Sacramento Bee senior writer Hecht chronicles how "reefer madness" divided the Golden State's pot-loving community and forever changed America's attitudes toward marijuana.
In 1996, the state of California passed Proposition 215, or the Compassionate Use Act, which legalized the personal use of marijuana for medical purposes. That, however, didn't stop federal officials from tearing through recognized medical dispensaries, chopping down plants, and cuffing growers responsible for easing the pain of scores of AIDS patients and cancer sufferers. It also didn't prevent—and in many ways, it instigated—the deep divide that was to develop between medical marijuana proponents and those dedicated to universally legalizing weed throughout the land. As the author painstakingly demonstrates, compassionate care would soon run headlong into cannabis commerce, while agents of the Department of Justice circled overhead, eager to strip the bones of both combatants. Hecht quotes U.S. attorney Melinda Haag: "The California compassionate use act was intended to help seriously ill people….But the law has been hijacked by profiteers who are motivated not by compassion but by money." Hecht introduces readers to a cavalcade of characters on all sides of the contentious marijuana issue. These include hard-assed narcs, wheelchair-bound activists, opportunistic entrepreneurs, cigar-chomping union chiefs and other assorted heroes of hemp.
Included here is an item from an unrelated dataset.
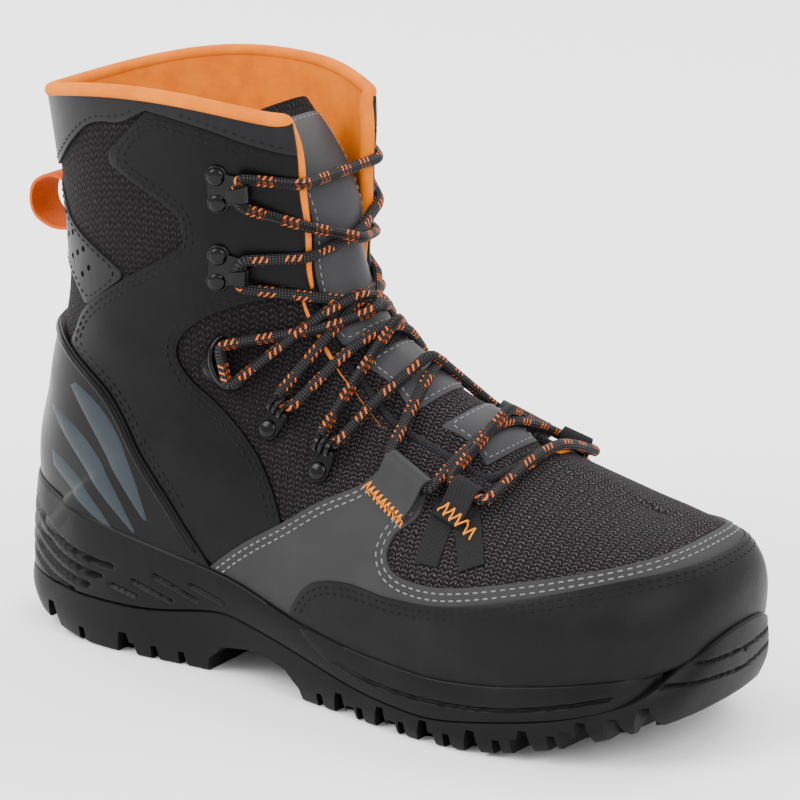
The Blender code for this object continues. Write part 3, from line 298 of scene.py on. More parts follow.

What many didn't realize during those pivotal years in the late ’90s was that with legalization would come regulation—lots of regulation. Some of it threatened to put old-school pot growers out of business while at the same time undermining all the gains medical marijuana growers had made throughout the years. It's a complex situation roiling inside a haze of Purple Hindu Kush but one to which Hecht is able to bring commendable clarity and context.
A comprehensive and compelling report on the weed wars still raging across the country.